▸ **Exercise prompt**
Output an exact reproduction of the data.
════
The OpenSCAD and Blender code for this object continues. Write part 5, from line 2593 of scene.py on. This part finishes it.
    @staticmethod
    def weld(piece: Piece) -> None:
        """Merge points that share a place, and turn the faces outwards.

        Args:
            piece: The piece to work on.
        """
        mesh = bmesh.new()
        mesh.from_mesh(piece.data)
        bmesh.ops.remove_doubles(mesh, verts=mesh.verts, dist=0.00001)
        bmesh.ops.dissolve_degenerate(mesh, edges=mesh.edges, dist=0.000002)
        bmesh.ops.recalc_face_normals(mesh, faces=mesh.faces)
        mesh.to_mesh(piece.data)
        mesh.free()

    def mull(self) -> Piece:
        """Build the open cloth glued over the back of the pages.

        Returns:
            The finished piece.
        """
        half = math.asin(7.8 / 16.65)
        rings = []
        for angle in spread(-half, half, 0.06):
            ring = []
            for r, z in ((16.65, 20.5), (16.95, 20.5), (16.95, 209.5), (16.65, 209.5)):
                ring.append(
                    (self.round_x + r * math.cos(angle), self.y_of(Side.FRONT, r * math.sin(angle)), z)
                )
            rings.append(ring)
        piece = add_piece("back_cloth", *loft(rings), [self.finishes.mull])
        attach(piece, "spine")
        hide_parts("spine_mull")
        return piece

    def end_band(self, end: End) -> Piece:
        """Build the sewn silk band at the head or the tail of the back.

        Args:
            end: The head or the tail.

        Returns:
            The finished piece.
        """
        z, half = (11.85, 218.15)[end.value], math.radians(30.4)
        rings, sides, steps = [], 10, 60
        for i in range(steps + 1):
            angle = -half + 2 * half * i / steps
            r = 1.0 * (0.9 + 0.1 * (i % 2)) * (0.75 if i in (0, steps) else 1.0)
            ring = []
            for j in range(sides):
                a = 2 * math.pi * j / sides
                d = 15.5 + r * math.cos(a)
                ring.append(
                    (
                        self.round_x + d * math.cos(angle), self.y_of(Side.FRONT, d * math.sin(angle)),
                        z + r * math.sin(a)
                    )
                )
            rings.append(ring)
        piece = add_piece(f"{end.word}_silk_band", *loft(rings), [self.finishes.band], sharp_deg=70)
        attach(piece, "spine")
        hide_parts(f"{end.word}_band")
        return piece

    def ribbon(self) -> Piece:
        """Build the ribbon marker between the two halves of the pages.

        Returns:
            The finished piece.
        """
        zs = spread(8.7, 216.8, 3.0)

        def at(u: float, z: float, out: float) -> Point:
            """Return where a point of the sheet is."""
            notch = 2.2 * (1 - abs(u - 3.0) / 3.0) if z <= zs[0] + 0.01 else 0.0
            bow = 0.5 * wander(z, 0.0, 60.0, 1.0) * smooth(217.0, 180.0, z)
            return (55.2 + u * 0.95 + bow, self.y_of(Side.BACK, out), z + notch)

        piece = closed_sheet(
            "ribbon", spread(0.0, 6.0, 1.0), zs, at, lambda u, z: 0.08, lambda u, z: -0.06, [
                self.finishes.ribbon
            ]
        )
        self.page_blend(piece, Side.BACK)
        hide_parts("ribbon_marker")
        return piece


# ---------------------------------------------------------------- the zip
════
▸ **The reply**
The OpenSCAD and Blender code for this object continues. Write part 5, from line 2593 of scene.py on. This part finishes it.
    @staticmethod
    def weld(piece: Piece) -> None:
        """Merge points that share a place, and turn the faces outwards.

        Args:
            piece: The piece to work on.
        """
        mesh = bmesh.new()
        mesh.from_mesh(piece.data)
        bmesh.ops.remove_doubles(mesh, verts=mesh.verts, dist=0.00001)
        bmesh.ops.dissolve_degenerate(mesh, edges=mesh.edges, dist=0.000002)
        bmesh.ops.recalc_face_normals(mesh, faces=mesh.faces)
        mesh.to_mesh(piece.data)
        mesh.free()

    def mull(self) -> Piece:
        """Build the open cloth glued over the back of the pages.

        Returns:
            The finished piece.
        """
        half = math.asin(7.8 / 16.65)
        rings = []
        for angle in spread(-half, half, 0.06):
            ring = []
            for r, z in ((16.65, 20.5), (16.95, 20.5), (16.95, 209.5), (16.65, 209.5)):
                ring.append(
                    (self.round_x + r * math.cos(angle), self.y_of(Side.FRONT, r * math.sin(angle)), z)
                )
            rings.append(ring)
        piece = add_piece("back_cloth", *loft(rings), [self.finishes.mull])
        attach(piece, "spine")
        hide_parts("spine_mull")
        return piece

    def end_band(self, end: End) -> Piece:
        """Build the sewn silk band at the head or the tail of the back.

        Args:
            end: The head or the tail.

        Returns:
            The finished piece.
        """
        z, half = (11.85, 218.15)[end.value], math.radians(30.4)
        rings, sides, steps = [], 10, 60
        for i in range(steps + 1):
            angle = -half + 2 * half * i / steps
            r = 1.0 * (0.9 + 0.1 * (i % 2)) * (0.75 if i in (0, steps) else 1.0)
            ring = []
            for j in range(sides):
                a = 2 * math.pi * j / sides
                d = 15.5 + r * math.cos(a)
                ring.append(
                    (
                        self.round_x + d * math.cos(angle), self.y_of(Side.FRONT, d * math.sin(angle)),
                        z + r * math.sin(a)
                    )
                )
            rings.append(ring)
        piece = add_piece(f"{end.word}_silk_band", *loft(rings), [self.finishes.band], sharp_deg=70)
        attach(piece, "spine")
        hide_parts(f"{end.word}_band")
        return piece

    def ribbon(self) -> Piece:
        """Build the ribbon marker between the two halves of the pages.

        Returns:
            The finished piece.
        """
        zs = spread(8.7, 216.8, 3.0)

        def at(u: float, z: float, out: float) -> Point:
            """Return where a point of the sheet is."""
            notch = 2.2 * (1 - abs(u - 3.0) / 3.0) if z <= zs[0] + 0.01 else 0.0
            bow = 0.5 * wander(z, 0.0, 60.0, 1.0) * smooth(217.0, 180.0, z)
            return (55.2 + u * 0.95 + bow, self.y_of(Side.BACK, out), z + notch)

        piece = closed_sheet(
            "ribbon", spread(0.0, 6.0, 1.0), zs, at, lambda u, z: 0.08, lambda u, z: -0.06, [
                self.finishes.ribbon
            ]
        )
        self.page_blend(piece, Side.BACK)
        hide_parts("ribbon_marker")
        return piece


# ---------------------------------------------------------------- the zip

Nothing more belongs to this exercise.